Pasada la guerra de la independencia parece ser que en Lastras surge cierto debate de donde construir el cementerio. Los requisitos que se imponían era que estuviera fuera del casco urbano, y a ser posible con una ermita que sirviera como capilla. La primera elección se dirige a la actual ermita de Sacedón. Así lo indica el acuerdo tomado el 2 de enero de 1814 en el que se da cuenta de la Orden recibida que mandaba hacer un camposanto distante del pueblo un cuarto de legua. Se señala el sitio de Santa María, siendo reconocido como apropiado por el cirujano Jacinto Gómez.
No parece que siguieran los trabajos para su construcción ya que, en 1821, el obispo escribe al cura de Lastras «para que contribuyan a la pronta construcción de cementerios… en virtud de la Orden del Sr. Jefe Político. Haciendo entender a sus feligreses la utilidad de esta medida resulta a la salud pública que en nada se opone a la Religión…» Asimismo se autoriza a los párrocos para que bendigan estos nuevos espacios.

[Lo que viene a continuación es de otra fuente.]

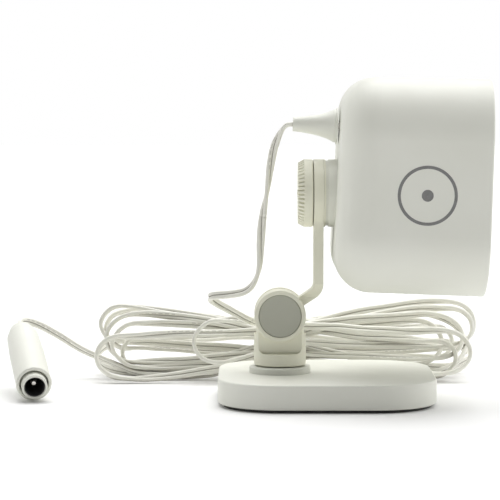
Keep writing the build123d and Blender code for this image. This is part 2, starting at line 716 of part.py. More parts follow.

La insistencia del señor cura no parece que diera frutos positivos ya que hay que esperar hasta julio de 1833, cuando se recibe una carta del Gobernador para que se certifiquen cementerios según prescribían las órdenes y allí donde no están construidos, habrían de ser costeados por la Iglesia y de no ser posible, por el Ayuntamiento. Esta vez la cosa va en serio y se comienza a enterrar de modo obligado en el cementerio provisional del Humilladero.
Como tantas cosas en nuestro país, lo provisional se transforma en permanente y la ermita se convierte en la capilla del cementerio, cercándose un terreno alrededor. Esto hace que la función de la ermita cambie con el tiempo radicalmente. Desaparecen las misas y los oficios que de vez en cuanto se celebraban en ella, y desaparece toda mención a ella en las mandas de los difuntos. No sabemos si esta es la época en que la ermita sufre una gran reforma por la que doblaría su espacio. Con el tiempo se amplían sus dependencias con un depósito de cadáveres y mesa de disección. Incluso se va perdiendo su antiguo nombre en el recuerdo colectivo para llamarse la ermita del cementerio.